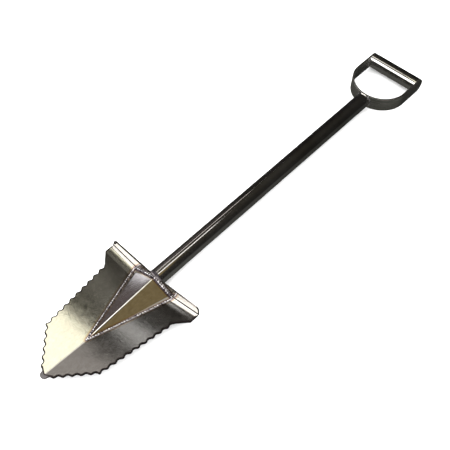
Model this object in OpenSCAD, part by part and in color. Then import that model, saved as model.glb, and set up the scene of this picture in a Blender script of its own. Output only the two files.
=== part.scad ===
// Detecting shovel: a welded stainless digging spade with a serrated V-folded blade,
// a step flange, a gusset over the shaft joint and a D-shaped handle.
// +Y runs from the tip to the handle, +X across the blade, +Z out of the blade's front.

/* [Blade] */
// Length of the blade from the step flange to the tip
blade_len = 229; // [180:1:290]
// Half width across the ears, under the step flange
ear_half_w = 94.5; // [76:0.5:115]
// Length of the straight side of each ear
ear_len = 16.5; // [13:0.5:21]
// Half width at the neck, where the serration starts
neck_half_w = 78; // [65:0.5:94]
// Distance of the neck below the step flange
neck_drop = 33; // [27:0.5:40]
// Half width at the shoulder, the lowest point of the side edges
shoulder_half_w = 60; // [50:0.5:72]
// Distance of the shoulder below the step flange
shoulder_drop = 169.5; // [140:0.5:176]
// Width of the blunt nose at the tip
nose_w = 10; // [7:0.5:12]
// How far the nose stands out between the two tip edges
nose_rise = 1.8; // [1:0.1:2.5]
// Thickness of the blade plate
plate_t = 3; // [2.4:0.1:3.6]
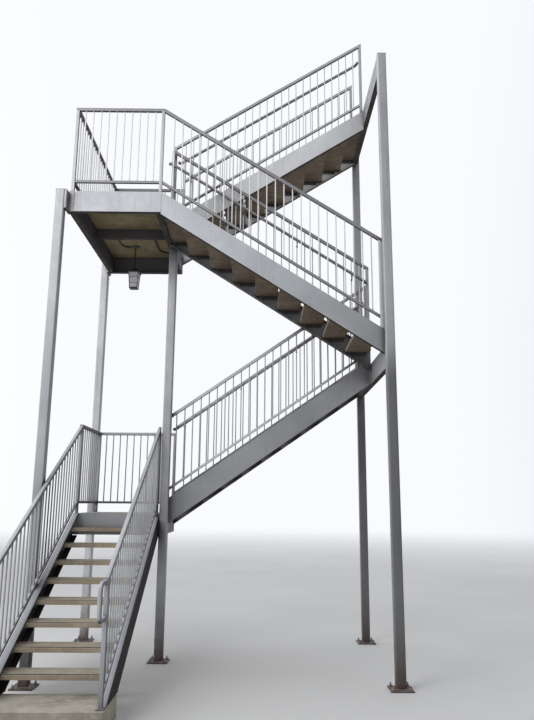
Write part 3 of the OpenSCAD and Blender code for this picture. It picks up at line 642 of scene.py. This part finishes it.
def well_guard(bm):
    newel(bm, lambda z: W(-RT / 2, SW - C, z), EYy, MID, MID + RH + 17)
    newel(bm, lambda z: W(-RT / 2, Y2 + C, z), EYy, MID, top4(0) + RS + 10)
    for z in (MID + RB, MID + 560, MID + RH):
        bar(bm, W(-RT / 2, SW - C, z), W(-RT / 2, Y2 + C, z), 0.030, 0.030, EXx, r=0.0035, seg=3)


railpiece("rail_well_guard", "well_guard", well_guard)


def loop_pts(x):
    zt = top1(END) + RS1 - 6
    yo = END - LOOP + LOOP_R
    P = lambda y, z: W(x, y, z)
    pts = [P(END + 12, zt)]
    pts += arc(P(yo, zt - LOOP_R), EYy, EZz, 90, 180, LOOP_R / 1000, 10)
    pts += arc(P(yo, zt - LOOP_H + LOOP_R), EYy, EZz, 180, 270, LOOP_R / 1000, 10)
    pts += [P(END + 12, zt - LOOP_H)]
    return pts


def loops(bm):
    for x in (F1L + C, F1R - C):
        tube(bm, loop_pts(x), RT / 2000, 24, domed=(False, False))
        zt = top1(END) + RS1 - 6
        for z in (zt, zt - LOOP_H):
            lathe(bm_weld, W(x, END + 0.5, z), -EYy, [(0.0205, 0), (0.0215, 0.0015), (0.0200, 0.004), (0.0190, 0.005)], 20)


railpiece("rail_f1_loops", "flight_1_rail_loops", loops)

BN = math.ceil((EX - RT) / BS)
bx = lambda i: RT / 2 + i * (EX - RT) / BN


def hand(bm, x0, x1, top, rs, drop, y, d):
    """handrail pipe with its ends turned back to the railing, on bent rod brackets"""
    s = (top(x1) - top(x0)) / (x1 - x0)
    P = lambda x, yy=y: W(x, yy, top(x) + rs - drop)
    dirv = (P(x1) - P(x0)).normalized()
    sv = EYy * (-d)
    r = 0.045
    pts = []
    a0 = P(x0) + dirv * r
    pts += [a0 + sv * r * 1.05 - dirv * r]
    pts += [a0 + sv * r - (dirv * math.sin(math.radians(t)) + sv * math.cos(math.radians(t))) * r for t in (80, 65, 50, 35, 20, 8, 0)]
    b0 = P(x1) - dirv * r
    pts += [b0 + sv * r + (dirv * math.sin(math.radians(t)) - sv * math.cos(math.radians(t))) * r for t in (0, 8, 20, 35, 50, 65, 80)]
    pts += [b0 + sv * r * 1.05 + dirv * r]
    tube(bm, pts, HD_D / 2000, 22)
    for i in (2, 9, 16, 23):
        x = bx(i)
        c0 = P(x) - EZz * 0.019
        low_ = c0 - EZz * 0.030
        wall = W(x, y - d * (HO - BAL / 2), 0)
        wall.z = low_.z
        pts = [c0 + EZz * 0.004, c0 - EZz * 0.008]
        pts += [low_ + sv * 0.022 + EZz * 0.008 + (-sv * math.cos(math.radians(t)) - EZz * math.sin(math.radians(t))) * 0.022 for t in (0, 20, 40, 60, 80, 90)]
        pts += [Vector((wall.x, wall.y, pts[-1].z))]
        tube(bm, pts, 0.006, 12, domed=(False, False))
        lathe(bm, pts[-1], -sv, [(0.0125, -0.001), (0.0125, 0.003), (0.009, 0.0045)], 16)
        lathe(bm_weld, c0 + EZz * 0.001, -EZz, [(0.0095, 0), (0.0085, 0.003), (0.0065, 0.005)], 12)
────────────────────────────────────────
## What is expected
Your answer should be exactly the lines of the data above, from the first through the line containing "bar(bm, W(-RT /".

## Result for this exercise
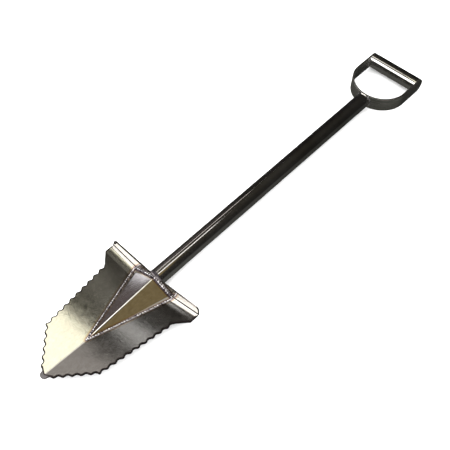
Model this object in OpenSCAD, part by part and in color. Then import that model, saved as model.glb, and set up the scene of this picture in a Blender script of its own. Output only the two files.
=== part.scad ===
// Detecting shovel: a welded stainless digging spade with a serrated V-folded blade,
// a step flange, a gusset over the shaft joint and a D-shaped handle.
// +Y runs from the tip to the handle, +X across the blade, +Z out of the blade's front.

/* [Blade] */
// Length of the blade from the step flange to the tip
blade_len = 229; // [180:1:290]
// Half width across the ears, under the step flange
ear_half_w = 94.5; // [76:0.5:115]
// Length of the straight side of each ear
ear_len = 16.5; // [13:0.5:21]
// Half width at the neck, where the serration starts
neck_half_w = 78; // [65:0.5:94]
// Distance of the neck below the step flange
neck_drop = 33; // [27:0.5:40]
// Half width at the shoulder, the lowest point of the side edges
shoulder_half_w = 60; // [50:0.5:72]
// Distance of the shoulder below the step flange
shoulder_drop = 169.5; // [140:0.5:176]
// Width of the blunt nose at the tip
nose_w = 10; // [7:0.5:12]
// How far the nose stands out between the two tip edges
nose_rise = 1.8; // [1:0.1:2.5]
// Thickness of the blade plate
plate_t = 3; // [2.4:0.1:3.6]
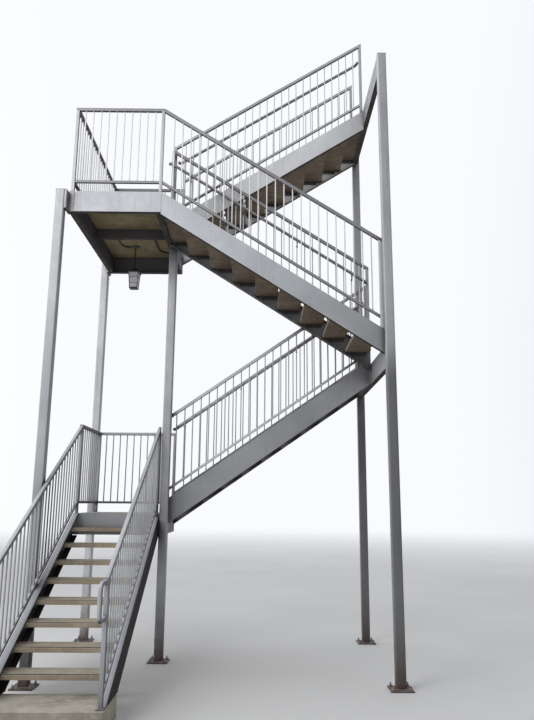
Write part 3 of the OpenSCAD and Blender code for this picture. It picks up at line 642 of scene.py. This part finishes it.
def well_guard(bm):
    newel(bm, lambda z: W(-RT / 2, SW - C, z), EYy, MID, MID + RH + 17)
    newel(bm, lambda z: W(-RT / 2, Y2 + C, z), EYy, MID, top4(0) + RS + 10)
    for z in (MID + RB, MID + 560, MID + RH):
        bar(bm, W(-RT / 2, SW - C, z), W(-RT / 2, Y2 + C, z), 0.030, 0.030, EXx, r=0.0035, seg=3)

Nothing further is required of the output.